* **TASK GOAL**
Everything in the listing should be restated word for word.

* **RECORDS FOR PROCESSING**
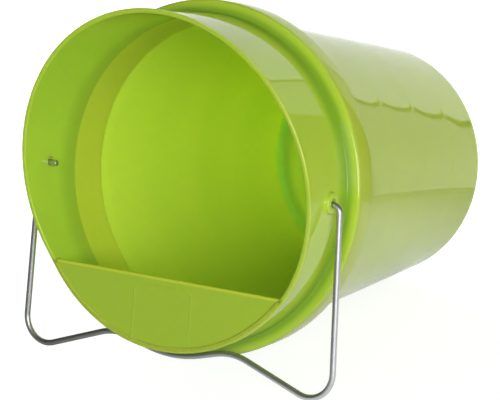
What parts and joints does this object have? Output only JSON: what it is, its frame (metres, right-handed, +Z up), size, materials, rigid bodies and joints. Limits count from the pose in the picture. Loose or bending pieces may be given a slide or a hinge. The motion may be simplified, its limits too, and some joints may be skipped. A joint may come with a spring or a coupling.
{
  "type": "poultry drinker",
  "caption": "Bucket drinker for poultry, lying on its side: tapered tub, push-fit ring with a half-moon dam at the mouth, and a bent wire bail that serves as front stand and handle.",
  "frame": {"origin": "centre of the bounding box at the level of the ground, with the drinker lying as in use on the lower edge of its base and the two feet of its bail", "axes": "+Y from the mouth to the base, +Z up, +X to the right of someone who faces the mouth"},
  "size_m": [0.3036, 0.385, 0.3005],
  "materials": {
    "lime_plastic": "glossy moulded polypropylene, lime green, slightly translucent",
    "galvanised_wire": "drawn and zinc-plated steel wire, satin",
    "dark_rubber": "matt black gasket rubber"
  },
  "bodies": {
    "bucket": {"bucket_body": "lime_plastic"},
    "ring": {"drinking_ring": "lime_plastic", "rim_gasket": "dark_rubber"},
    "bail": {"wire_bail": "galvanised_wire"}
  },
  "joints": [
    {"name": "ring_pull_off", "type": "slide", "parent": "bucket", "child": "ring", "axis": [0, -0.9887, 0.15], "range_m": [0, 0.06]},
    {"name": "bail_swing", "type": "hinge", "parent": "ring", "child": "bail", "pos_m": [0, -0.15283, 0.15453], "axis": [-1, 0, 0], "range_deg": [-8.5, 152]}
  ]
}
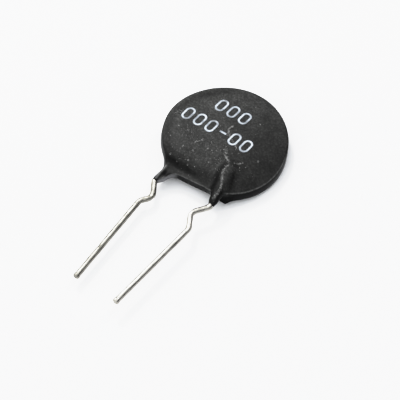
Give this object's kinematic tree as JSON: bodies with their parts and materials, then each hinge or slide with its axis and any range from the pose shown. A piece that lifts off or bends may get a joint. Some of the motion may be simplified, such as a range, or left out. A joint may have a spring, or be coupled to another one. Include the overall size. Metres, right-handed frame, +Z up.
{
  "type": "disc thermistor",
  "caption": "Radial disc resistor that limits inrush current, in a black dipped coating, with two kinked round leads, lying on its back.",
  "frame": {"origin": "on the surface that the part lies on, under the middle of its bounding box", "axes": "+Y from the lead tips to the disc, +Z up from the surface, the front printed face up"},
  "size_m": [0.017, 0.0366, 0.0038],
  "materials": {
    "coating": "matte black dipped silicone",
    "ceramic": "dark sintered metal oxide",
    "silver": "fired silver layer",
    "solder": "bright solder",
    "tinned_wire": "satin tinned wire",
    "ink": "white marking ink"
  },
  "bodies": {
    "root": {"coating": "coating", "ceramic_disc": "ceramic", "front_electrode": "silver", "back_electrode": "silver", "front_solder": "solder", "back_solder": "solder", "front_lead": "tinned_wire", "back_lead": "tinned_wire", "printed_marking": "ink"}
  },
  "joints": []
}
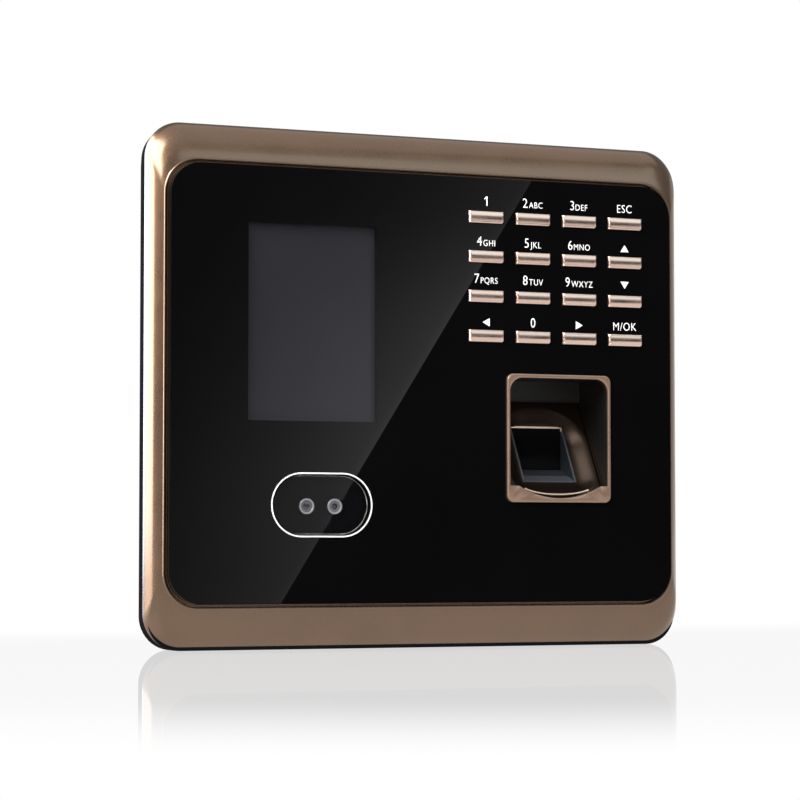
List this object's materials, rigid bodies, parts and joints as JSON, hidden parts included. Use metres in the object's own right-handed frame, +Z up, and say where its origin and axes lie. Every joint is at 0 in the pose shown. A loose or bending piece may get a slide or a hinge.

* **CORRECT RESULT**
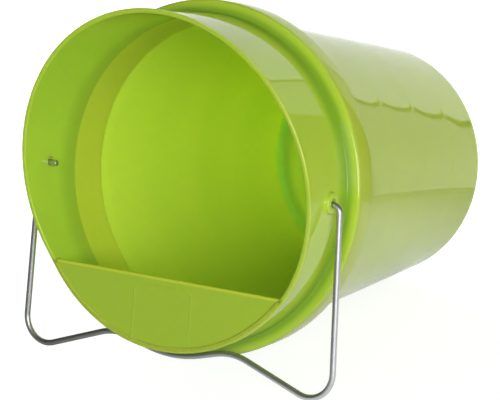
What parts and joints does this object have? Output only JSON: what it is, its frame (metres, right-handed, +Z up), size, materials, rigid bodies and joints. Limits count from the pose in the picture. Loose or bending pieces may be given a slide or a hinge. The motion may be simplified, its limits too, and some joints may be skipped. A joint may come with a spring or a coupling.
{
  "type": "poultry drinker",
  "caption": "Bucket drinker for poultry, lying on its side: tapered tub, push-fit ring with a half-moon dam at the mouth, and a bent wire bail that serves as front stand and handle.",
  "frame": {"origin": "centre of the bounding box at the level of the ground, with the drinker lying as in use on the lower edge of its base and the two feet of its bail", "axes": "+Y from the mouth to the base, +Z up, +X to the right of someone who faces the mouth"},
  "size_m": [0.3036, 0.385, 0.3005],
  "materials": {
    "lime_plastic": "glossy moulded polypropylene, lime green, slightly translucent",
    "galvanised_wire": "drawn and zinc-plated steel wire, satin",
    "dark_rubber": "matt black gasket rubber"
  },
  "bodies": {
    "bucket": {"bucket_body": "lime_plastic"},
    "ring": {"drinking_ring": "lime_plastic", "rim_gasket": "dark_rubber"},
    "bail": {"wire_bail": "galvanised_wire"}
  },
  "joints": [
    {"name": "ring_pull_off", "type": "slide", "parent": "bucket", "child": "ring", "axis": [0, -0.9887, 0.15], "range_m": [0, 0.06]},
    {"name": "bail_swing", "type": "hinge", "parent": "ring", "child": "bail", "pos_m": [0, -0.15283, 0.15453], "axis": [-1, 0, 0], "range_deg": [-8.5, 152]}
  ]
}
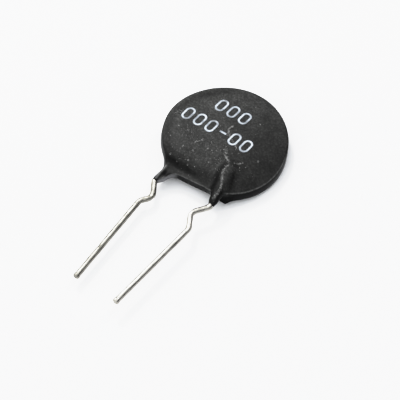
Give this object's kinematic tree as JSON: bodies with their parts and materials, then each hinge or slide with its axis and any range from the pose shown. A piece that lifts off or bends may get a joint. Some of the motion may be simplified, such as a range, or left out. A joint may have a spring, or be coupled to another one. Include the overall size. Metres, right-handed frame, +Z up.
{
  "type": "disc thermistor",
  "caption": "Radial disc resistor that limits inrush current, in a black dipped coating, with two kinked round leads, lying on its back.",
  "frame": {"origin": "on the surface that the part lies on, under the middle of its bounding box", "axes": "+Y from the lead tips to the disc, +Z up from the surface, the front printed face up"},
  "size_m": [0.017, 0.0366, 0.0038],
  "materials": {
    "coating": "matte black dipped silicone",
    "ceramic": "dark sintered metal oxide",
    "silver": "fired silver layer",
    "solder": "bright solder",
    "tinned_wire": "satin tinned wire",
    "ink": "white marking ink"
  },
  "bodies": {
    "root": {"coating": "coating", "ceramic_disc": "ceramic", "front_electrode": "silver", "back_electrode": "silver", "front_solder": "solder", "back_solder": "solder", "front_lead": "tinned_wire", "back_lead": "tinned_wire", "printed_marking": "ink"}
  },
  "joints": []
}
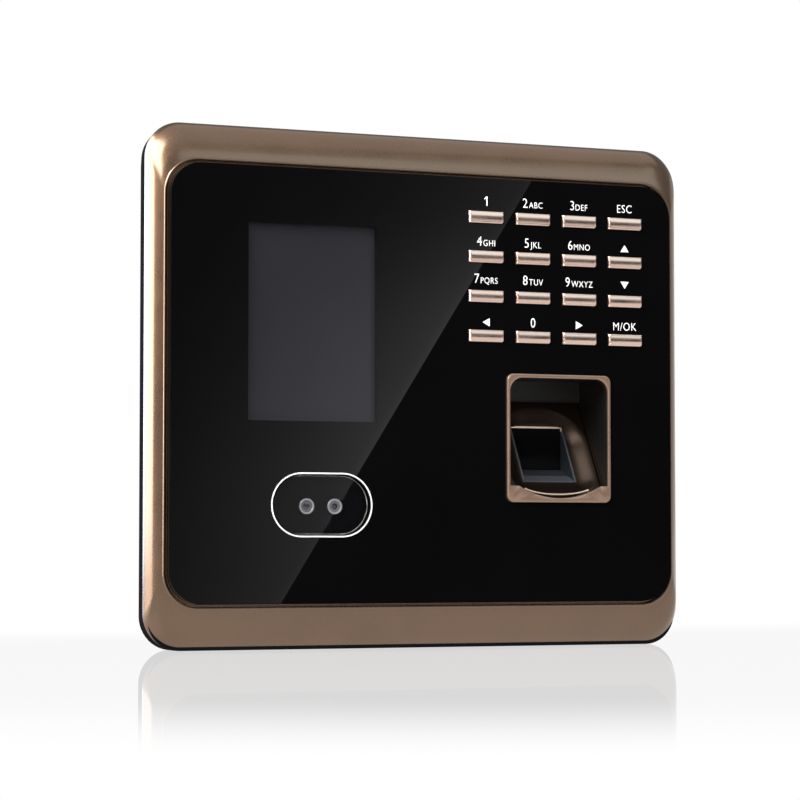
List this object's materials, rigid bodies, parts and joints as JSON, hidden parts included. Use metres in the object's own right-handed frame, +Z up, and say where its origin and axes lie. Every joint is at 0 in the pose shown. A loose or bending piece may get a slide or a hinge.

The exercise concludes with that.